Moses Mukisa laid it out plainly: you’re not broke because you’re cursed; you’re broke because your systems are broken. Ouch. I’d been praying for open doors while leaving all my windows unlocked to time thieves. Endless scrolling. Unplanned errands. Unbilled skills. And don’t even get me started on procrastination; a personal favorite that somehow manages to be both exhausting and unproductive. Then I met income mapping. If that sounds like a safari, that’s because it is: through the wild savannah of your bank account. Divide your yearly income into monthly, daily, even per-minute value. Suddenly, every Netflix episode feels like a heist.

“Wait: I just spent 480 bob watching someone else live their dreams?”

That’s when it clicked: time is currency. And I’d been making expensive donations to YouTube every night.

Financial Stewardship by Andrew Wommack backed this up by reminding me that money doesn’t change who you are; it exposes who you already were. You give more when you have more? Nope. You give who you are, whether you have a little or a lot. So if I couldn’t give when I had 100 shillings; I probably wouldn’t give when I had a million. Generosity, it turns out, is a muscle. You don’t wait to feel strong; you train. And that training started with tracking. Savings wasn’t just a smart move; it was a spiritual one. Moses called it the Joseph principle: save 20 percent; give 10 percent; and live on the rest. If you spend everything you earn, you’re not the owner; you’re the courier.

I laughed. Then I cried. Then I opened a savings account.

Slowly, discipline began to replace desperation. I started thinking beyond the now: not just surviving the month; but preparing for the mission. But even this wasn’t enough. I still had ideas: big, juicy, God-sized ones; trapped in my brain’s draft folder. The book I hadn’t written. The business I hadn’t launched. The mentor sessions I hadn’t offered. Fear was pretending to be wisdom.

“Now’s not the time,” I’d say. “I’m just waiting on God.” But what if God was waiting on Google Docs?
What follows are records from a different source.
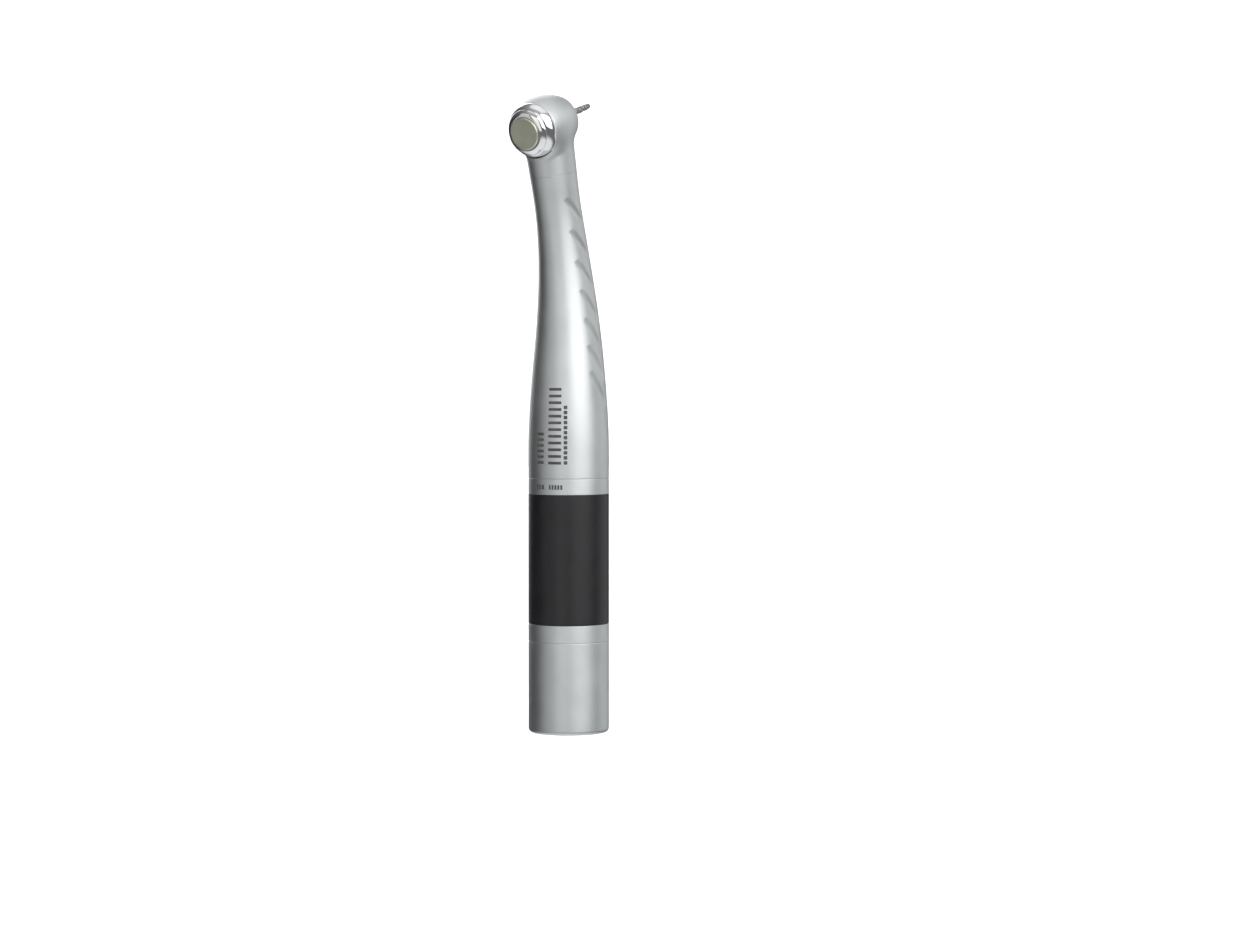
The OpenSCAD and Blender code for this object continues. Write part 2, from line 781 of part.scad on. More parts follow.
// The cutting end: a tapered body with twisted flutes that runs out into a rounded tip
module bur_cutter() {
    body_len = bur_out - cutter_start - tip_len;
    sides = 32;
    body_steps = 20;
    tip_steps = 6;
    tip_end_r = 0.12;
    twist = 150;
    body = [
        for (j = [0 : body_steps]) let (t = j / body_steps)
            flute_ring(mix(shank_r, cutter_tip_r, t), smooth(t * 8), body_len * t, twist * t, sides)
    ];
    tip = [
        for (j = [1 : tip_steps]) let (
            t = j / tip_steps,
            r = tip_end_r + (cutter_tip_r - tip_end_r) * sqrt(1 - t * t),
            turn = twist * (1 + t * tip_len / body_len)
        )
            flute_ring(r, 1 - t, body_len + tip_len * t, turn, sides)
    ];
    color(carbide) at_face() translate([0, 0, cutter_start]) skin(concat(body, tip));
}

rear_sleeve();
rear_collar();
grip_band();
front_collar();
handle_shell();
socket_core();
socket_lock_ring();
manifold_gasket();
manifold();
manifold_nut();
core_o_ring();
drive_air_tube();
water_tube();
chip_air_tube();
light_rod();
light_window();
head_housing();
face_plate();
back_cap();
front_outer_ring();
rear_outer_ring();
front_bearing_shield();
rear_bearing_shield();
front_o_ring();
rear_o_ring();
preload_washer();
push_button();
button_spring();
spindle();
impeller();
front_inner_ring();
rear_inner_ring();
chuck_collet();
plunger_stop_ring();
chuck_plunger();
front_ball_cage();
front_balls();
rear_ball_cage();
rear_balls();
bur_shank();
bur_cutter();
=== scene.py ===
import json
import math

import bpy
import numpy as np
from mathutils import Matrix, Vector


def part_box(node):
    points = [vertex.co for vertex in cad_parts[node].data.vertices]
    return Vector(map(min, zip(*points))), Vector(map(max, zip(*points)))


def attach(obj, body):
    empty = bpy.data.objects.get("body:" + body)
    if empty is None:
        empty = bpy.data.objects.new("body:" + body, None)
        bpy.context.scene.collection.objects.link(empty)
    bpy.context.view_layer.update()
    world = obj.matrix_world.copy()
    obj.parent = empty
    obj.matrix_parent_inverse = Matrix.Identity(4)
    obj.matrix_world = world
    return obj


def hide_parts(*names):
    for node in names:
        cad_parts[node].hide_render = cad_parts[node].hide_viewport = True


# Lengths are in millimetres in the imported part's frame unless a name ends in _M. MM turns them into metres.
MM = 0.001

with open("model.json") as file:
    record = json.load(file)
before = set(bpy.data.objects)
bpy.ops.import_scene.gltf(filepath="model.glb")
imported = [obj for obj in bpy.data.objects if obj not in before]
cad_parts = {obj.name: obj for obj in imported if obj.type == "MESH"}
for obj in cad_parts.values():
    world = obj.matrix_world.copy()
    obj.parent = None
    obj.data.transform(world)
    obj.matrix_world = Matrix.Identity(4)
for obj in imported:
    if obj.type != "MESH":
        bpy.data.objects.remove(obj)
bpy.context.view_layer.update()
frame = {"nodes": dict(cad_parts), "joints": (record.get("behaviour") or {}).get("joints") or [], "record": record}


# ---------------------------------------------------------------------------------------------------
# Camera
# ---------------------------------------------------------------------------------------------------

AZIMUTH = -56.0
ELEVATION = 2.3
DISTANCE = 583.0
LENS = 87.5
AIM_HEIGHT = 50.0
AIM_SIDE = 9.4


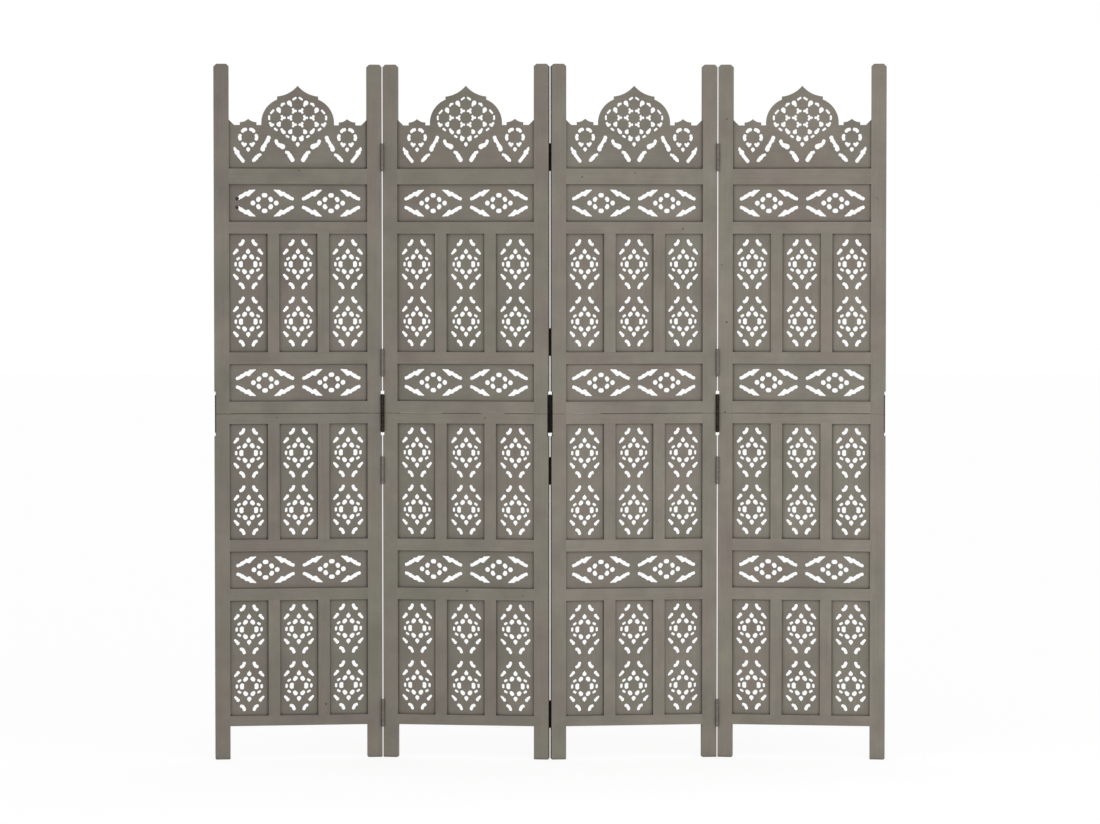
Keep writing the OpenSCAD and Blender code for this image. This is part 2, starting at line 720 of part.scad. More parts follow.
lower_stile(3, false);  // leaf_3_lower_left_stile
lower_stile(3, true);  // leaf_3_lower_right_stile
upper_stile(3, false);  // leaf_3_upper_left_stile
upper_stile(3, true);  // leaf_3_upper_right_stile
rails(3);  // leaf_3_rails
muntins(3);  // leaf_3_muntins
column_panels(3, 0);  // leaf_3_bottom_column_panels
column_panels(3, 1);  // leaf_3_middle_column_panels
column_panels(3, 2);  // leaf_3_top_column_panels
band_panels(3);  // leaf_3_band_panels
crest_panel(3);  // leaf_3_crest_panel

lower_stile(4, false);  // leaf_4_lower_left_stile
lower_stile(4, true);  // leaf_4_lower_right_stile
upper_stile(4, false);  // leaf_4_upper_left_stile
upper_stile(4, true);  // leaf_4_upper_right_stile
rails(4);  // leaf_4_rails
muntins(4);  // leaf_4_muntins
column_panels(4, 0);  // leaf_4_bottom_column_panels
column_panels(4, 1);  // leaf_4_middle_column_panels
column_panels(4, 2);  // leaf_4_top_column_panels
band_panels(4);  // leaf_4_band_panels
crest_panel(4);  // leaf_4_crest_panel

hinge_sides(1, 1, true, 0, pin_fit);  // seam_1_pin_side_plates
hinge_sides(1, 2, false, 1, pin_run);  // seam_1_free_side_plates
pins(1);  // seam_1_pins
hinge_sides(2, 2, true, 0, pin_fit);  // seam_2_pin_side_plates
hinge_sides(2, 3, false, 1, pin_run);  // seam_2_free_side_plates
pins(2);  // seam_2_pins
hinge_sides(3, 3, true, 0, pin_fit);  // seam_3_pin_side_plates
hinge_sides(3, 4, false, 1, pin_run);  // seam_3_free_side_plates
pins(3);  // seam_3_pins
joining_plate(1, false);  // left_joining_plate
joining_plate(4, true);  // right_joining_plate
leaf_screws(1);  // leaf_1_screws
leaf_screws(2);  // leaf_2_screws
leaf_screws(3);  // leaf_3_screws
leaf_screws(4);  // leaf_4_screws
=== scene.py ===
"""Four-leaf folding screen of fretted panels: its rubbed paint, its steel and its small fixings.

Lengths are in metres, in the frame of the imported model: +X along the screen, +Z up, front towards
-Y. The leaves, boards and hinges are the model's own pieces, and get their finishes here.
"""
import math
import random

import bmesh
import bpy
from mathutils import Matrix, Vector


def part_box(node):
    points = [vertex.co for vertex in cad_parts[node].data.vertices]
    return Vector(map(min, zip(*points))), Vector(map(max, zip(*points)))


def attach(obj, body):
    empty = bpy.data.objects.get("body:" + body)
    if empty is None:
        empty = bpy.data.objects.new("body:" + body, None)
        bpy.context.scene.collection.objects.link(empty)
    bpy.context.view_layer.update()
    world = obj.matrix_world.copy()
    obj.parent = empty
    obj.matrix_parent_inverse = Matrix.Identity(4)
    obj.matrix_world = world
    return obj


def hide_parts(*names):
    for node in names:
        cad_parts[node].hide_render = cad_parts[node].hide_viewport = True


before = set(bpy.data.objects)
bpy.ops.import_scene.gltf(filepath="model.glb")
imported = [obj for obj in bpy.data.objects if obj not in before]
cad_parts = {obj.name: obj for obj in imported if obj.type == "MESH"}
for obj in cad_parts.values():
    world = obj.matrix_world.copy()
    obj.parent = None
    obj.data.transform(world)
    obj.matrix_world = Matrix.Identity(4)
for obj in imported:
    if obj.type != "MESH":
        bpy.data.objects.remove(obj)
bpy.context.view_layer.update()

MM = 0.001
MERGE = 0.001 * MM          # corners nearer than this are one
LEAVES = (1, 2, 3, 4)
STILE_WIDTH = 35 * MM
LEAF_THICKNESS = 20 * MM
PANEL_DEPTH = 7 * MM        # from a leaf's face back to its boards

# The photograph's camera
PHOTO_WIDTH = 1100          # px
FOCAL_LENGTH = 4209         # px
SENSOR_WIDTH = 36           # mm
CAMERA_PLACE = (0, -10, 1.22)
CAMERA_DIP = math.radians(2.26)

# The studio: a white surround for the eye, and plain light for the object
AMBIENT = 0.70
KEY_PLACE = (0.9, -2.6, 0.75)
KEY_AIM = (0, 0, 0.85)
KEY_SIZE = (2.0, 1.4)
KEY_WATTS = 24
FLOOR_REACH = 30
FLOOR_WHITE = "#ffffff"
FLOOR_GLOW = 0.8            # share of the floor that the eye sees as plain light
FLOOR_LIGHT = 1.06          # its strength, which makes up for the dim rest

# Paint, and painted light: how much lighter or darker than the rest each leaf is made, lighter towards
# the right
PAINTED_LEAF_LIGHT = {1: 0.96, 2: 0.99, 3: 1.01, 4: 1.04}
PAINT_HUES = ("#7c746b", "#7e786e", "#7b776b")
PANEL_HUES = ("#7a7269", "#7b756b", "#787469")
CORNER_WASH_AND_SHADE = "#2f2b27"           # dark wash left in the corners, and painted shade there
RUBBED = "#9b958a"          # paint rubbed pale on the arrises
PATCH = 120 * MM            # cloudy patches of the wash
CLOUD = 40 * MM             # smaller clouds in them
TINT = 260 * MM             # slow drift of hue
STREAK = (4 * MM, 150 * MM)  # grain under the paint, across and along
BRUSH = (1.2 * MM, 45 * MM)  # brush marks, across and along
GRIT = 0.9 * MM             # chalk of the paint, drawn coarser than it is so that it shows
THIN, THICK = 0.3, 0.7      # nearly all of a noise lies between these
PAINT_BASE = 0.45           # strength of the colour before the layers below add to it
PAINT_SHARES = (0.55, 0.22, 0.17, 0.08, 0.08)   # patches, clouds, streaks, brush marks, grit
RELIEF_SHARES = (0.10, 0.05, 0.03)              # streaks, brush marks, grit, in mm
PAINT_DULLNESS = (0.72, 0.58)   # roughness, from the hollows of the grain to its crests
CORNER_WASH_AND_SHADE_REACH = 8 * MM
CORNER_WASH_AND_SHADE_SPREAD = (0.88, 0.35)     # how open a corner is where the wash and painted shade start, and where they are full
CORNER_WASH_AND_SHADE_COVER = (0.5, 0.9)        # how much of the paint it hides there, from cloud to cloud
ARRIS = 0.9 * MM
ARRIS_TURN = (0.995, 0.8)       # cosine of the turn at which an arris starts, and is at its sharpest
ARRIS_RUB = (0.1, 0.8)          # how far it is rubbed, from patch to patch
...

Mukisa’s model made it clear: incubation; production; multiplication; dominion. Your idea is the seed. You act on it: that’s production. You build systems: that’s multiplication. You influence culture: that’s dominion. Coca-Cola has gone farther than the gospel in some places; not because it was anointed; but because it had systems. What stunned me most was this: discipline was the bridge between my calling and its fulfillment. Not fasting until I fainted. Not praying until I heard thunder. Just doing the thing.

Every day. Even when it’s boring. Even when no one claps. That’s Kingdom excellence.

Eventually, I stopped tying my vision to my budget. God never asked me to fund the vision; just to steward it. To act. To plan. To multiply what I had.

Like the parable of the talents, where the lazy servant wasn’t punished for failing; but for burying what he was given. That one hit hard. I realized I had more buried than I cared to admit: songs; strategies; spreadsheets — all sitting under my excuses. So I began to unearth them. Slowly. Clumsily. And sometimes with a lot of coffee. I listed my skills. I turned my natural strengths into value. That thing people always asked me to help with? I named it. Packaged it. Priced it.

Stewardship, after all, isn’t spiritual until it’s practical. And here’s the twist: as I started honouring what God had already given me — my minutes; my gifts; my money — I began to see doors open. Not magically. Not instantly. But consistently. Faithfulness, it turns out, is magnetic.

In fact, this whole journey stirred something deeper in me: a book. Yes, a real one, not just a cute Canva quote or a dusty Google Doc. I’m almost ready to release it into the wild; complete with its own website, bells, whistles, and probably a video of me trying not to cry during the launch. Best believe, once it’s out, you’ll hear about it. Loudly. Repeatedly. Lovingly. (You’ve been warned.)


If you’re still with me: congratulations. You’ve just survived a crash course in Kingdom economics disguised as a blog post. And if you remember nothing else, remember this:

Revival isn’t in the sky; it’s in your schedule and your spending.

Stewardship is the spiritual discipline nobody puts on Instagram; but it’s the one God checks daily. You don’t need more money, more time, or more miracles; you need more management.

The sacred is waiting in the systems. The miraculous is hiding in your Monday. The “one day” dream starts with today’s decision.

So take a deep breath. Open that budget. Dust off that idea. And for the love of all things holy: don’t wait for perfect. Start with faithful.

Because the world doesn’t need louder leaders; it needs better stewards.